Sadat and Begin arrived at Camp David accompanied by a host of advisors and assistants. With 66 officials cooped up together for two weeks, the camp's exquisite grounds soon resembled what Begin called "a concentration camp deluxe" (Butler 39). After only three days, Carter decided that Sadat and Begin were "personally incompatible" and decided to avoid any further confrontations. This decision left the weight of the remaining ten days of negotiations on both sides' teams of advisors (Carter 15). According to Vance, the American delegation split into a political group and a professional group, each negotiating with its respective Israeli or Egyptian counterpart. The professional group, composed of members of the foreign service, "provided expert advice, analyses of the sides' positions as they evolved, and draft formulations to bridge the differences" (219).

Over the first weekend, a top White House official described how "it became apparent that both sides would welcome an effort by the US to break the deadlock" (Butler 39). Thus, the advisors from the State Department began work on the first of twenty-three drafts of a US compromise agreement. Each new draft provoked criticism from one side or the other, sometimes from both. Disputes ranged from military security to the semantics of UN Resolution 242 which forbade the acquisition of territory through war. American advisors had to smooth over each difficulty, often finessing a solution (JSOURCE). Sometimes they forged brilliant answers to the delegations' demands. For instance, Begin had promised to protect the Israeli settlements on the Sinai Peninsula, but Sadat considered the return of the Sinai territory an essential part of any agreement. American diplomats creatively negotiated an agreement whereby Begin would leave the removal of the settlers to a vote by the Knesset (the Israeli Parliament). This allowed him to keep his promise, but also satisfied the Egyptians (JSOURCE). On several other points (e.g. Palestine's fate) the diplomats relied on vague wording to induce mutual agreements. The hard work of all three negotiating teams allowed their respective leaders to emerge from seclusion for a historic signing at the White House. With President Carter as a witness, Begin and Sadat signed two agreements. The first dealt very specifically with the future of the Sinai and peace between the two countries, to be concluded within three months. The second provided a general framework for a permanent solution to the West Bank and Gaza Strip dispute. Six months later, Egypt and Israel signed a formal peace treaty, the first ever between Israel and an Arab nation. However, the agreements about Israel's relations with the Palestinians soon fell victim to squabbles over semantics and shifting political tides. Even today, the issue of a Palestinian homeland remains a thorny problem with no easy solutions (Carter 17-18).

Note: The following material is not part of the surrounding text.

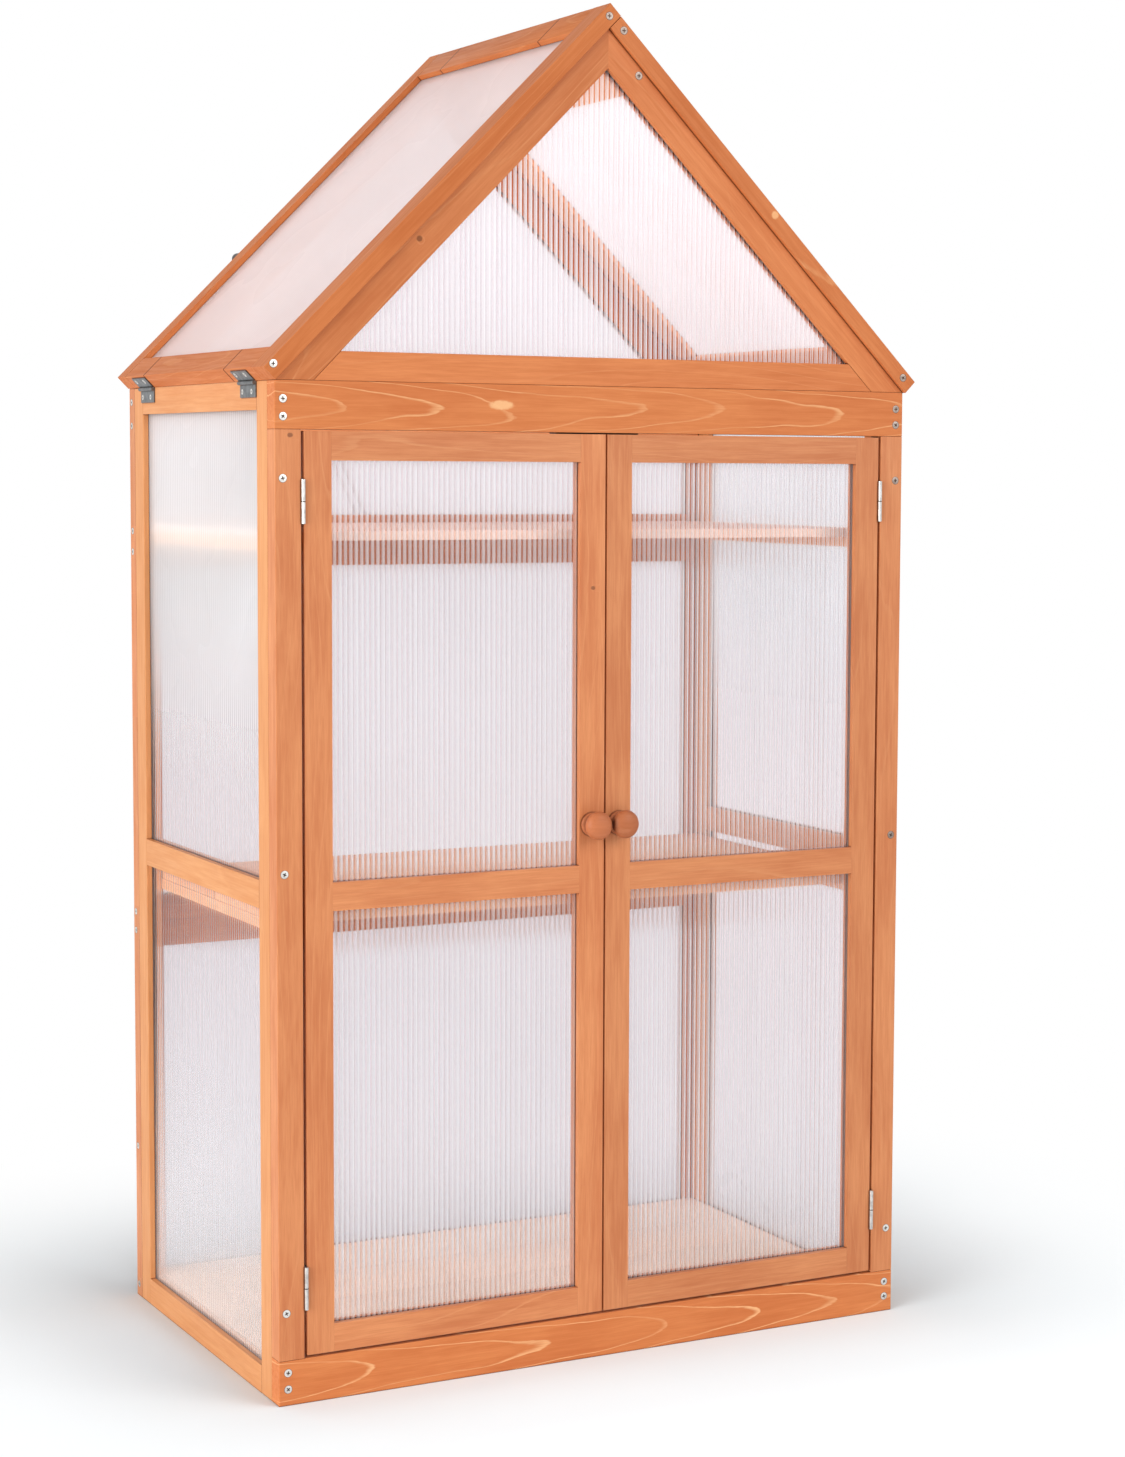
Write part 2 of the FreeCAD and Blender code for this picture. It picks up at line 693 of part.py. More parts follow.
def turned(label, at, profile):
    """Round piece from a half section whose first coordinate is its radius, on the Y axis."""
    body = new_body(label, at)
    sketch = new_sketch(body, "XY", "0")
    draw_outline(sketch, profile)
    turn = body.newObject("PartDesign::Revolution", label + "_turn")
    turn.Profile = sketch
    turn.ReferenceAxis = (sketch, ["V_Axis"])
    turn.Angle = 360
    sketch.Visibility = False
    return body


def knob_profile():
    """Turned knob: base flange, narrow neck and a thick disc with a bevelled face."""
    return [("0", "0"), ("0", "-knob_projection"), ("knob_face_radius", "-knob_projection"),
            ("knob_head_radius", "-knob_rim_end"), ("knob_head_radius", "-knob_neck_end"),
            ("knob_neck_radius", "-knob_neck_end"), ("knob_neck_radius", "-knob_base_thickness"),
            ("knob_base_radius", "-knob_base_thickness"), ("knob_base_radius", "0")]


def door(side):
    """One glazed door with two panes, its knob, the knob's screw and the catch's strike."""
    sign = "-" if side == "left" else ""
    low_x = "-post_face + door_side_gap" if side == "left" else "door_centre_gap / 2"
    name = side + "_door"
    stiles, rails, panes = frame_pieces(
        name, "X", (low_x, "front"), "door_width", "door_foot", "door_top", ["mid_rail_foot"])
    meeting = stiles[1] if side == "left" else stiles[0]
    local_x = ("door_width - knob_inset" if side == "left" else "knob_inset")
    round_pocket(meeting, "XZ", ("%s - (%s)" % (local_x, "door_width - member_width")
                                 if side == "left" else local_x, "knob_height - door_foot"),
                 "knob_screw_radius + bore_play", "0", "wall_thickness")
    group(name + "_stiles", stiles)
    group(name + "_rails", rails)
    group(name + "_panes", panes)
    at = (sign + "knob_x", "front", "knob_height")
    knob = turned(name + "_knob", at, knob_profile())
    round_pocket(knob, "XZ", ("0", "0"), "knob_screw_radius + bore_play",
                 "-knob_screw_reach", "knob_screw_reach")
    node(knob)
    screw = new_body(name + "_knob_screw", at)
    round_pad(screw, "XZ", ("0", "0"), "knob_screw_radius", "bore_play - knob_screw_reach",
              "knob_screw_reach - bore_play + wall_thickness")
    round_pad(screw, "XZ", ("0", "0"), "knob_screw_head_radius", "wall_thickness",
              "knob_screw_head")
    node(screw)
    strike_x = "-magnet_start - magnet_length" if side == "left" else "magnet_start"
    node(box(name + "_strike", (strike_x, "door_back", "magnet_foot"),
             ("magnet_length", "strike_thickness", "magnet_height")))


def door_catch():
    """Double magnetic catch behind the header, one magnet for each door."""
    node(box("door_catch", ("-catch_half_width", "wall_front", "catch_foot"),
             ("2 * catch_half_width", "catch_depth", "catch_height")))
    magnets = []
    for side, foot_x in (("left", "-magnet_start - magnet_length"), ("right", "magnet_start")):
        magnets.append(box(side + "_magnet", (foot_x, "magnet_front", "magnet_foot"),
                           ("magnet_length", "wall_front - magnet_front", "magnet_height")))
    group("catch_magnets", magnets)


def boards(label, top, start, end):
    """Row of loose boards along X between two depths, their joints evenly spread."""
    count = int(SIZES["board_count"])
    pitch = "((%s) - (%s) + board_joint) / %d" % (end, start, count)
    pieces = []
    for index in range(count):
        pieces.append(box("%s_board_%d" % (label, index + 1),
                          ("-board_length / 2", "(%s) + %d * %s" % (start, index, pitch),
                           top + " - board_thickness"),
                          ("board_length", pitch + " - board_joint", "board_thickness")))
    group(label, pieces)


def shelves():
    """Two shelves and the floor, each on a cleat at either side wall."""
    boards("upper_shelf", "upper_shelf_top", "wall_front + shelf_front_gap",
           "wall_rear - shelf_rear_gap")
    boards("middle_shelf", "middle_shelf_top", "wall_front + shelf_front_gap",
           "wall_rear - shelf_rear_gap")
    boards("floor_boards", "floor_top", "wall_front + floor_end_gap",
           "wall_rear - floor_end_gap")
    cleats = []
    for level, top in (("upper", "upper_shelf_top"), ("middle", "middle_shelf_top"),
                       ("floor", "floor_top")):
        for side, foot_x in (("left", "-half_width + wall_thickness"),
                             ("right", "half_width - wall_thickness - cleat_width")):
            cleats.append(box("%s_%s_cleat" % (level, side),
                              (foot_x, "wall_front", top + " - board_thickness - cleat_height"),
                              ("cleat_width", "side_depth", "cleat_height")))
    group("shelf_cleats", cleats)


def stay():
    """Lid stay: slotted bar on a clamping knob at the lid, sliding over a screw in the gable."""
    bar = new_body("stay_bar", ("stay_knob_x", "stay_bar_front", "stay_knob_z"))
    bar.Placement.Rotation = FreeCAD.Rotation(FreeCAD.Vector(0, 1, 0), 0)
    bind(bar, "Placement.Rotation.Angle", "90 - (stay_high_angle + stay_low_angle) / 2")
    slot_end = "stay_open + stay_slot_radius + stay_slot_play"
    far = slot_end + " + stay_end_margin"
    slot_start = "stay_closed - stay_slot_radius - stay_slot_play"
    half = "stay_bar_width / 2"
    pad(bar, "XZ", rectangle("0", "-" + half, far, half), "0", "stay_bar_thickness")
    round_pad(bar, "XZ", ("0", "0"), half, "0", "stay_bar_thickness")
    round_pad(bar, "XZ", (far, "0"), half, "0", "stay_bar_thickness")
    pocket(bar, "XZ", rectangle(slot_start, "-stay_slot_radius", slot_end, "stay_slot_radius"),
           "0", "stay_bar_thickness")
    round_pocket(bar, "XZ", (slot_start, "0"), "stay_slot_radius", "0", "stay_bar_thickness")
    round_pocket(bar, "XZ", (slot_end, "0"), "stay_slot_radius", "0", "stay_bar_thickness")
    round_pocket(bar, "XZ", ("0", "0"), "stay_slot_radius", "0", "stay_bar_thickness")
    node(bar)
    knob = new_body("stay_knob", ("stay_knob_x", "stay_collar_front", "stay_knob_z"))
    shank = "stay_collar_front - roof_rear + stay_bolt_reach"
    round_pad(knob, "XZ", ("0", "0"), "stay_bolt_radius", "-(%s)" % shank, shank)
    round_pad(knob, "XZ", ("0", "0"), "stay_collar_radius", "0", "stay_collar_depth")
    round_pad(knob, "XZ", ("0", "0"), "stay_knob_radius", "stay_collar_depth", "stay_knob_depth")
    node(knob)
    screw = new_body("stay_screw", ("stay_screw_x", "stay_collar_front", "stay_screw_z"))
    reach = "stay_collar_front - rear + stay_bolt_reach - bore_play"
    round_pad(screw, "XZ", ("0", "0"), "stay_bolt_radius", "-(%s)" % reach, reach)
    round_pad(screw, "XZ", ("0", "0"), "stay_screw_head_radius", "0", "stay_screw_head")
    node(screw)


def check_document():
    """Stop before anything is written if a feature failed or a sub-part isn't valid."""
    failed = [item.Name for item in DOC.Objects
              if "Invalid" in item.State or "Error" in item.State]
    if failed:
        raise RuntimeError("failed features: " + ", ".join(failed))
    for item in NODES:
        if item.Shape.isNull() or not item.Shape.isValid():
            raise RuntimeError("bad shape: " + item.Label)


def export_nodes():
    os.makedirs("parts", exist_ok=True)
    for item in NODES:
        item.Shape.exportStep(os.path.join("parts", item.Label + ".step"))
    print("%d nodes, %d solids" % (len(NODES), sum(len(item.Shape.Solids) for item in NODES)))


def report_places():
    """Print the places that the joints and mounts use."""
    for name in ("door_axis_x", "door_axis_y", "lid_axis_x", "lid_axis_z", "stay_knob_x",
                 "stay_knob_z", "stay_screw_x", "stay_screw_z", "stay_closed", "stay_open"):
        print("%s = %.4f" % (name, number(name)))


fill_sheet()
face_frame()
side_walls()
rear_wall()
gable("front", "front")
gable("rear", "wall_rear")
fixed_roof()
lid()
door("left")
door("right")
door_hinges()
lid_hinges()
door_catch()
shelves()
stay()
DOC.recompute()
check_document()
export_nodes()
report_places()
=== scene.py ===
import json
import logging
import math
from dataclasses import dataclass, replace
from enum import Enum

import bmesh
import bpy
from mathutils import Matrix, Vector

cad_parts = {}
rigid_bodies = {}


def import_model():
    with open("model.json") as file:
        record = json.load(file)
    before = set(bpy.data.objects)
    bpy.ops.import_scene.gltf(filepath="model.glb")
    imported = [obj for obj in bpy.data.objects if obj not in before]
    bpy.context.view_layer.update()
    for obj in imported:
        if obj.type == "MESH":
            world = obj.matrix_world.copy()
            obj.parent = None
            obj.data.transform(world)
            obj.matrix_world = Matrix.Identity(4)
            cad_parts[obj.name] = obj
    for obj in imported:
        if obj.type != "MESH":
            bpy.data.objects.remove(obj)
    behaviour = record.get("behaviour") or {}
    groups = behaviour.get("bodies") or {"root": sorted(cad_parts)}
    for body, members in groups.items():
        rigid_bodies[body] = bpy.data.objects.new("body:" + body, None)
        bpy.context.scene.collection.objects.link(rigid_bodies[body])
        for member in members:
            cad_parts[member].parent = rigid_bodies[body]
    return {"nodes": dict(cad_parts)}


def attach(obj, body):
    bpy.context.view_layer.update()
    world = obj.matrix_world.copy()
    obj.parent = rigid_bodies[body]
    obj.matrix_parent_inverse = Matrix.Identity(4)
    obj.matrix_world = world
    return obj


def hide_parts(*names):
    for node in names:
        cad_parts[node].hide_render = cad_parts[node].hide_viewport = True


LOG = logging.getLogger("mini_greenhouse")
MM = 0.001
FRONT = -233.0
REAR = 233.0
CORE = (0.33, 0.67)
Colour = tuple[float, float, float]
Point = tuple[float, float, float]
Material = bpy.types.Material
Node = bpy.types.Node
Socket = bpy.types.NodeSocket
Shape = bmesh.types.BMesh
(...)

Thus, the US Foreign Service rightly takes pride in its accomplishments at Camp David. It provided vital information to the President, allowing him to understand and interpret his counterparts' actions. During the actual negotiating, all three sides relied heavily on their diplomatic advisors, since personality conflicts between Begin and Sadat made a high-level agreement unlikely. Also, the constant barrage of US compromise proposals, painstakingly assembled by American professionals, helped break the gridlock between the two sides. Egypt and Israel reached a comprehensive agreement in only thirteen days thanks to the "courage, skill, and determination of the negotiators or.. both sides, aided by the US team" ( Vance 235 ). Although the United States' reliance on vagaries to reach an agreement on Palestine failed to achieve a permanent solution, the lasting peace between Egypt and Israel stands as a testament to the power of peacefully negotiated relations. The success of these accords continues to inspire peace efforts today, and offers the world hope for a peaceful tomorrow.

Works Cited

Butler, David. "Inside Camp David". Newsweek 2 Oct. 1978: 39-49.

Camp David Accords. Presidential Sites IDEA Network (PRESIDENTS), and the Jimmy Carter Library. 26 Jan, 2000.

Camp David Day By Day. The Jewish Student Online Research Center (JSOURCE). 22 Feb. 2000.

Carter, Jimmy. Talking Peace - A Vision for the Next Generation. New York: Dutton Children's Books, 1993.

Ngo, Laura. Inside a US Embassy. 26 Jan, 2000.

Vance, Cyrus. Hard Choices - Critical Years in America's Foreign Policy. New York: Simon and Schuster, 1983.

The Youth Bible - New Century Version. Word Publishing, 1991.